Dies ist mein Rezept — eilig auf ein Stück Papier gekritzelt, damit ich nicht immer zum Rechner zurückrennen muss:
Zutaten:
2 Rippchen, ungewürzt
2 Stück Kalbskotelett
2 grobe Bratwürste
3 Zwiebeln, gehackt
1-3 Knoblauchzehe, gehackt (ich hatte eine dieser Monozehen)
1 EL Rosinen, in heißem Wasser aufgeweicht, grob gehackt
1 EL Pinienkerne, grob gehackt
1 Stück Parmesanrinde
1 große und 1 kleine Dose geschälte Tomaten, gehackt oder mit der Hand zerquetscht (besser wären passierte Tomaten)
2 EL Tomatenmark
1-2 EL Petersilie (ich hatte tiefgekühlte)
Salz, Pfeffer, etwas Wasser, gutes Olivenöl
1 Glas Rotwein
Zubereitung:
Eigentlich genau wie auf dem Foto, aber ich bin mal nicht so ;-)
Olivenöl in einem genügend großen Topf erhitzen, die Rippchen ordentlich würzen. Alles Fleisch nacheinander im heißen Olivenöl bräumen, dann beiseite stellen, Fett im Topf belassen. Auf mittlere Hitze runterschalten, Zwiebeln und Knoblauch und eine Prise Salz in den Topf geben, dünsten bis sie weich sind. Dann die Pinienkerne und die Rosinen, das Tomatenmark hinzufügen, ein paar Minuten kochen.
Nun das Fleisch und die angesammelten Säfte wieder zurück in den Topf befördern, die Tomaten, das Wasser, die Petersilie und die Parmesanrinde dazugeben. Einmal aufkochen lassen, dann Hitze auf niedrigste Stufe runterschalten und für mindestens vier Stunden simmern lassen, gerne auch acht. Jetzt kann man den Rotwein hinzufügen. Ich habe das gemacht, bin aber nicht sicher, wie gut die Idee war.
Vorm Servieren muss man das Fett abschöpfen — es wird eine Menge sein. Das Fleisch vorsichtig aus dem Topf fischen und warm stellen, die Parmesanrinde wegwerfen.
Nudeln — am besten große Tuben wie Tortiglioni oder Cannelloni — in ordentlich gesalzenem Wasser al dente kochen. Wenn gar, aus dem Wasser fischen und direkt in die Sauce geben. Macht euch keine Gedanken um Kochwasser, das versehentlich in die Sauce geraten könnte: das ist gut so, vorausgesetzt, das Wasser war salzig genug. So läuft man auch nicht Gefahr, die Sauce zu verwässern.

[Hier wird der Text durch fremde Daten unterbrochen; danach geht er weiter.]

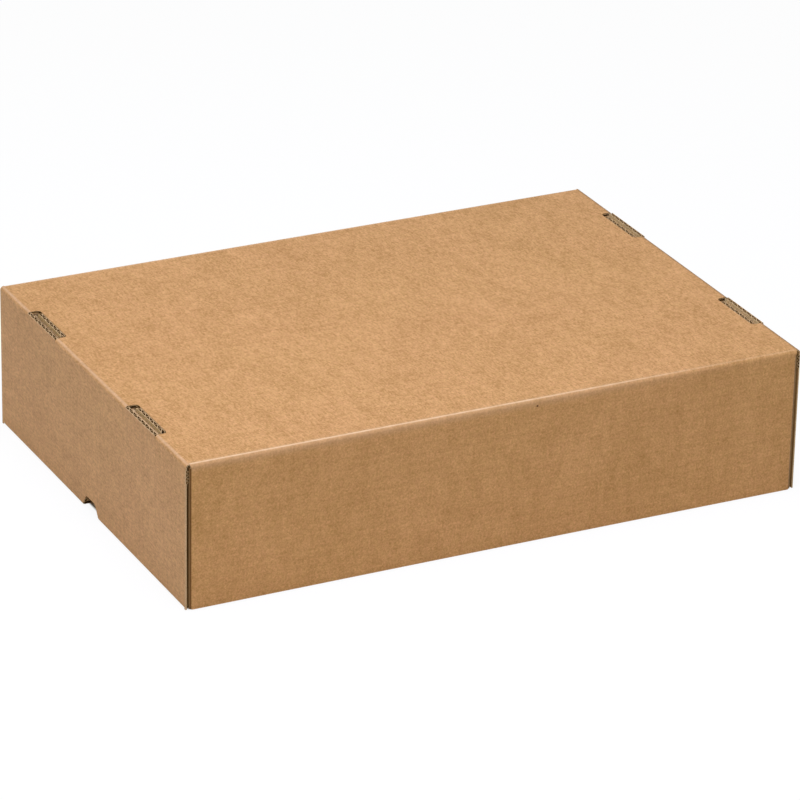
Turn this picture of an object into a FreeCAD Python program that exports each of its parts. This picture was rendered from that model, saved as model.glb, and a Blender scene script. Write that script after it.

Serviert wird das Ganze in zwei Gängen: primo piatto sind die Nudeln mit der schmackhaften ragú-Sauce und Parmesan oben drauf, secondo piatto ist das Fleisch, zu dem man gedünstetes Gemüse oder Salat reichen kann, je nach Gusto.
Mein ragú kocht noch — ich schätze, ich lasse es noch eine Weile auf dem Herd schmoren. Und dann kann ich morgen berichten, wie es geworden ist.
Morgen Abend, denn vorher habe ich keine Zeit.
–
* Und schon erfüllt der Duft das Haus.